The Minus 5 released two odd albums in 2009: Butcher Covered (2009) collects 17 covers, and Killingsworth (2009), McCaughey's alt-country album and de facto a collaboration with the Decemberists (The Long Hall, I Would Rather Sacrifice You).

Meanwhile, the Young Fresh Fellows returned with I Think This Is (2009), that contains the garage rave-ups Go Blue Angels Go and After the Suicide, both marked by a demented Ramones-ian spirit, and then with Tiempo de Lujo (2012), that homages the Merseybeat era in Another Ten Reasons and adds another classic in Love Luggage, halfway between the Thirteenth Floor Elevators and Them.

McCaughey collected 57 Minus 5 leftovers on the five disc box-set Scott the Hoople in the Dungeon of Horror (2014). A 12-song selection was compiled on Dungeon Golds (2015) Of Monkees and Men (2016) is a tribute to the Monkees, a song for each member and writer of the band, notably two of most eccentric compositions ever, the dissonant eleven-minute Weymer Never Dies and the nine-minute country epic Michael Nesmith. Dear December (2017), credited again to the Minus 5, is a batch of holiday songs create with the collaboration of Ben Gibbard (Death Cab For Cutie), Peter Buck and Mike Mills (R.E.M.), the Posies , Colin Meloy (Decemberists), Chuck Prophet (Green On Red), M Ward, Kelly Hogan, etc. Surprisingly, this humble concept yielded some of his best rock'n'roll numbers: See You in December, New Christmas Hymn plus old-fashioned folk-rock ditties like Your Christmas WhiskeyYule Tide Me Over.

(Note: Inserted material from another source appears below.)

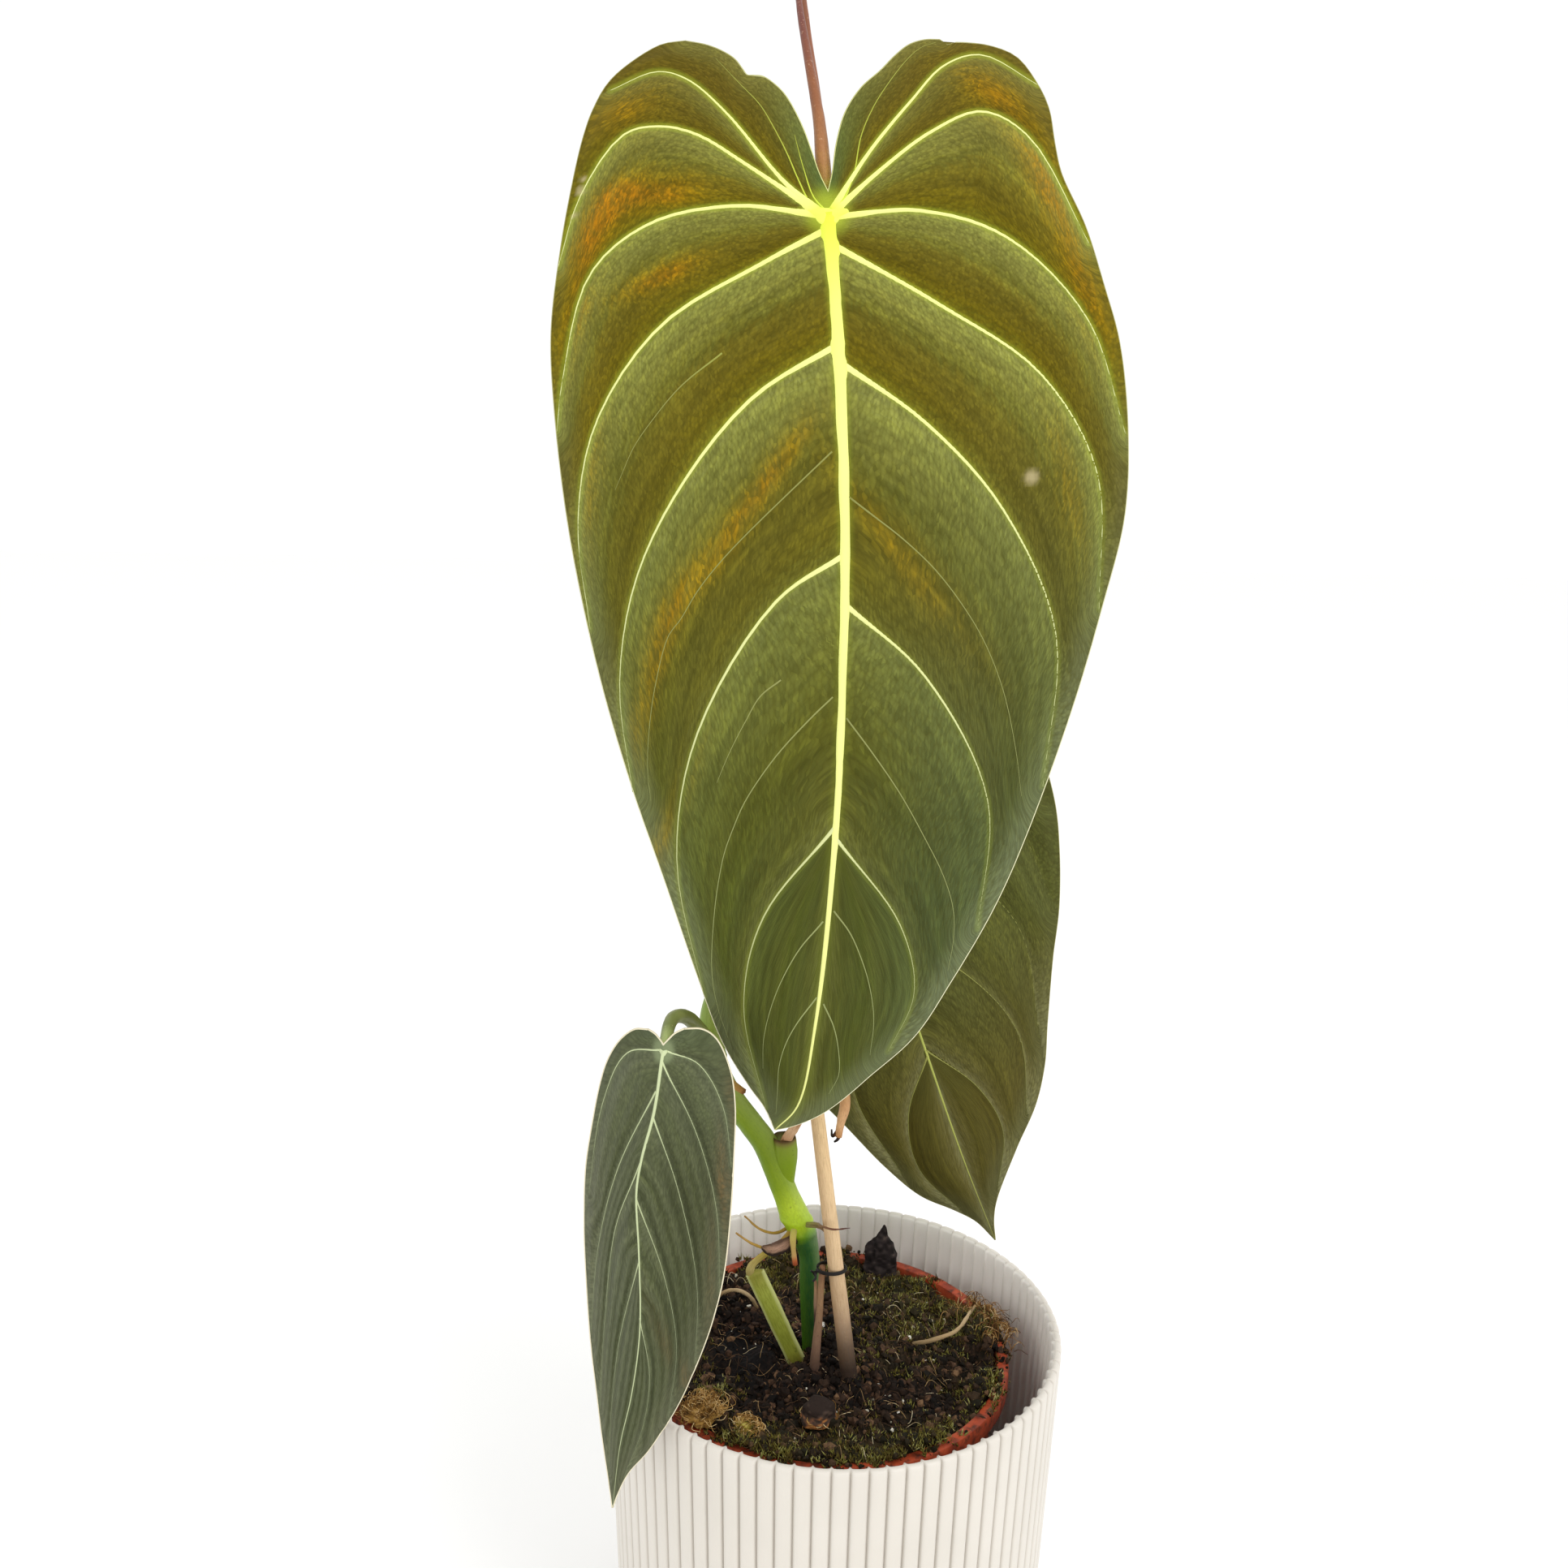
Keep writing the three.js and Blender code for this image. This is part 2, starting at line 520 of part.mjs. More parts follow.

In November 2017 McCaughey suffered a life-threatening stroke. Nonetheless, he composed Stroke Manor (Yep Roc, 2019), credited again to Minus 5 although the backing band is made of friends like Peter Buck and Jeff Tweedy. The repertory is even more varied than usual, from melodic psych-rock a` la Paisley Underground (Beacon from RKO, Pink Bag for Rip Torn) to the blues-rocker Bleach Boys & Beach Girls, from a homage to the doo-wop era My Master Bull to the waltzing singalong Beatles Forever. There is even a rocker dedicated to the MRI. Overall, the best Minus 5 album in 20 years. The stroke made McCaughey's memory of the 1960s more vivid than ever.